Ron - I feel your pain. Not that I am in the Post Modernist 'everything is a social construct' camp (very far from it), but the engineers in this space who think that the way music should be reproduced is the result of logically deterministic parameters doesn't just baffle me, it triggers me.
There are two arguments you can use to shut someone like this down.
The first is to ask them if they think their measurement strategy can measure the difference in Bach's cello suites played by say Jacqueline D'upree and Janos Starker. Or if it can account for the difference in greatness between Miles Davis and Lee Morgan, or John Coltrane and Cannonball Adderley.
The measurement may certainly be able to tell you how close to fidelity the sound of a saxophone is reproduced by a system, but can it measure the difference in emotive style between the two people playing it? If the answer is yes, then I may well concede that there is logically deterministic way approach to hifi design that ought to supersede the subjective listening experience. But I don't think there is any measurement system that can do this, and nor do I think there ever will be. I believe (but am happy to be proven wrong), that there is something in the way music is played that transcends logical determinism.
The second argument you can throw in his face is the increasing evidence that human consciousness is itself, not logically deterministic. Most people, including all those vain engineers and bitcoin idiots who believe that AI will approach and surpass human consciousness, still vainly flair in their belief that human consciousness is a logically deterministic construct and that all we have to do is replicate in digital gates the number of synapses there are in the brain (I believe it's 10^15) and we will be there. We're currently at 10^12 so close-ish.

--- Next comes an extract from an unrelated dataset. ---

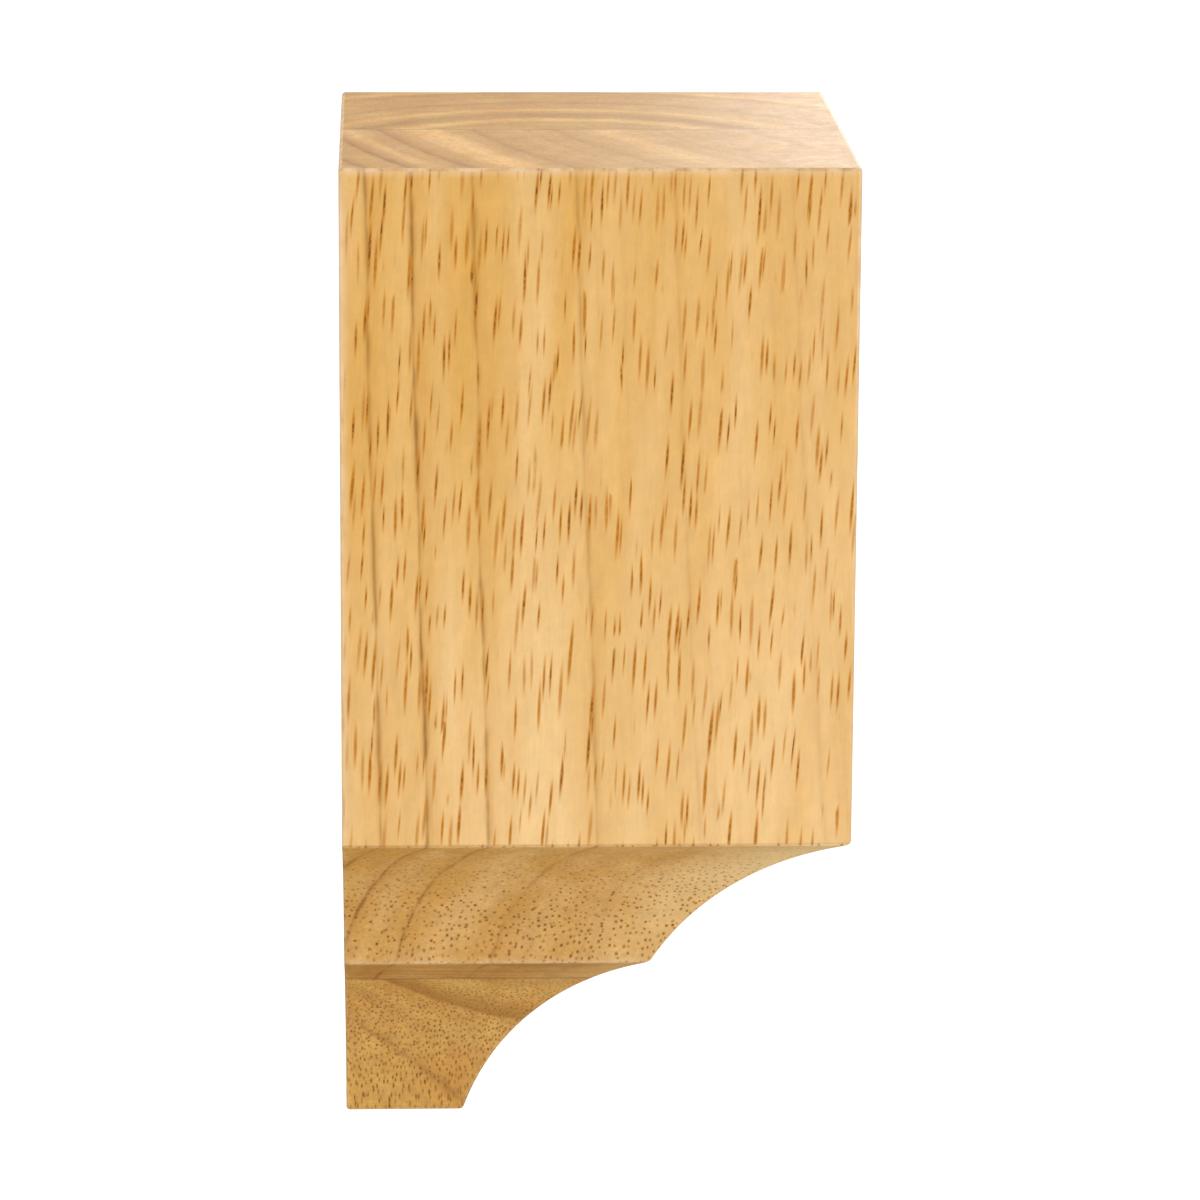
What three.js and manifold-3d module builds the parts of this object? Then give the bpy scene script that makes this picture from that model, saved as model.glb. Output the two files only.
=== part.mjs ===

Here's what those people fail to understand; we don't even know what consciousness is, let alone that it is logically deterministic. Why we would assume that is easy to understand (our familiarity with computational devices), but naive. There is increasing evidence that consciousness arises from quantum effects (see the work of Roger Penrose and the recent studies showing that consciousness does indeed seem to be connected to quantum effects:
Study Supports Quantum Basis of Consciousness in the Brain)
On that basis, not only does AI have no possible way of emulating human consciousness but our whole experience of the material world is subjective (which is not to say that the material world is also entirely subjective, just our experience of it). This means that you can both be right. It may be possible to be entirely objective about music replay (from a logically deterministic perspective), and for our experience of it to be entirely subjective.
The question then becomes, to what end or purpose are you putting those measurements to work? If your objective approach results in something we subjectively like, where is the problem?